All of this stuff is part of what I find fun, from the inspiration and philosophizing, kind of like putting it through this big ice cream maker and seeing what flavor ice cream comes out, which is the tour.

Why do we go through all this philosophizing? I think we do it because we love our jobs and we love going on tour with a band that is discovering itself and doesn’t know how it’s going to sound. Is it going to be a funk band? Is it going to be an ambient band? On the last tour Johnny and I went to see Godspeed You! Black Emperor. We’re not going to be that but there’s another influence—someone who can just use ambience most of the time and have it be beautiful. These are all influences and we’re figuring this out.
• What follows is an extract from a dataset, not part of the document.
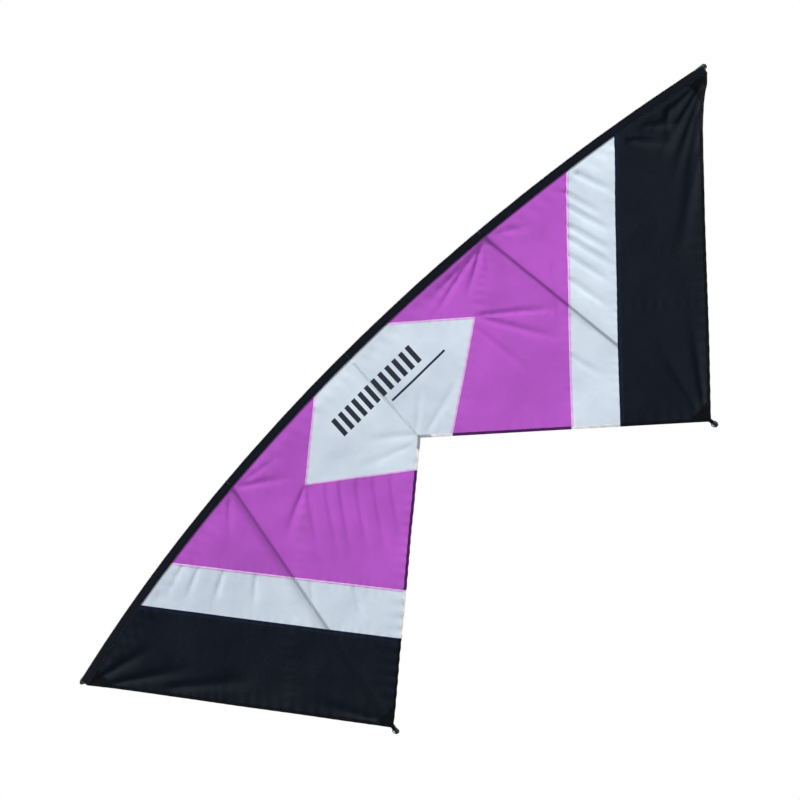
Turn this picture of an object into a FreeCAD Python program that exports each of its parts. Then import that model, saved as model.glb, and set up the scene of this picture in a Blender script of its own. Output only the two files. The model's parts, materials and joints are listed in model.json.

I think it’s less about each individual song. When I listen back to tapes from our tours I can hear us becoming a band. It has these influences but it doesn’t sound like anything else. For instance, it might sound like Arcade Fire for a moment but that’s part of the process while it’s all evolving.

My tendency would be to bring new 10 originals and 10 covers to every tour. But while we do bring new stuff to every tour, that would be too much. We want to really get to know the material by playing it a lot. I have found through trial and error that if we can do it that way, we can go deeper.